CAESAREA THROUGH THE CENTURIES    Riots between Gentiles and Jews in Caesarea gave rise to the Jewish war for independence from Rome. Terrible cruelties were practiced on the Jews under Felix and Florus. Here the Roman legions landed on their way to destroying Jerusalem in 70 AD and ultimately Masada to end the revolt.  Here Vespasian was hailed emperor by his soldiers. Titus here celebrated the birthday of his brother Domitian by setting 2,500 Jews to fight with beasts in the amphitheater. Eusebius was bishop of Caesarea (313-40 AD). In 548 AD a massacre of the Christians was organized and carried out by the Jews and Samaritans. The city passed into Moslem hands in 638. In the time of the Crusades it fell, now to the Christians and now to the Moslems; and was finally overthrown by Sultan Bibars in 1265 AD.  Today the fine harbor and splendid buildings are in ruins.  Nothing is left but the rough outline of Herod’s buildings and millions of small pieces of broken marble.



MARBLE & LIMESTONE  Herod, you see, built in marble.  He imported it from Italy and used it everywhere.  He wanted to make what he built so magnificent and unforgettable that he would be remembered and honored forever.  He wanted to make an impression that would last for all time.  Today nothing is left but pieces of marble that litters the land and is buried under the sea. 

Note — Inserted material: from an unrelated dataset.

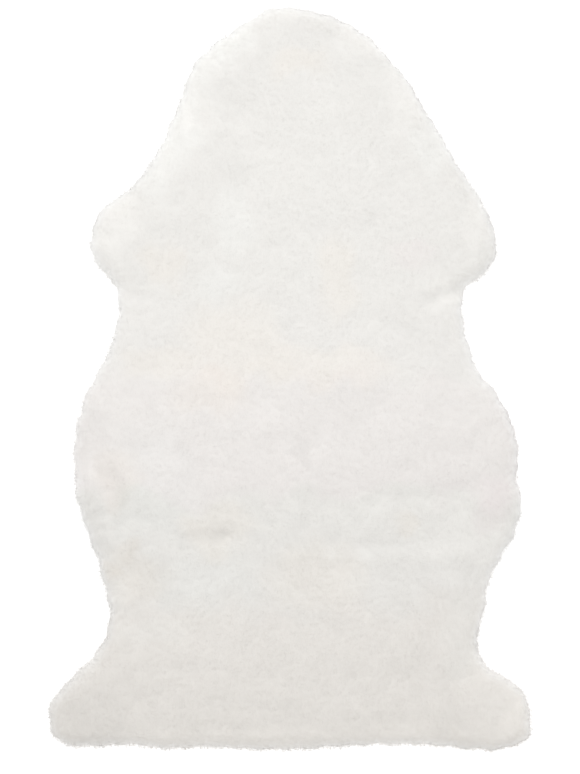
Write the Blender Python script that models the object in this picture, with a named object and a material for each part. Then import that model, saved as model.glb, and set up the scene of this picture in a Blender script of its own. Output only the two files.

            There was another king of the Jews who also was know for his greatness in empire-building.  Jesus Himself is often referred to as a descendent of his.  He was the greatest king the Jews had, and will only be superseded by his descendent, Jesus the Messiah, when He rules and reigns in Jerusalem.  While David build, it wasn’t mainly with stone.  The legacy he formed was of stuff that lasts much longer and better.  The stones he is remembered for were the sling-stones he picked up to kill Goliath.  That was common field stone, probably limestone.  He said he was doing what he did so “the whole world will know that there is a God in Israel” (I Samuel 17:46).  David wasn’t using the stone for himself but for God.  He was building for God, and what he built has lasted through the ages. 

            One of the first Bible stories children learn is about David and Goliath, and it still stirs hearts to obedience to God no matter the odds.  Meanwhile all Herod is remembered for is for killing baby boys in Bethlehem.  What he built has not lasted because he built for himself.  What David built endures because he did it for God and not himself.

            Both David and Herod were great kings.  Both loved and used stones.  Herod built for himself and people today pick up the ruins of what he left behind.  David acted for God and we will never forget his great legacy.


WHO ARE YOU BUILDING FOR?  Are you building for yourself or for God.  It doesn’t matter how beautiful your marble buildings are, if you build for yourself it will soon crumble.  Only what is built for God will last the test of time.  Build for eternity!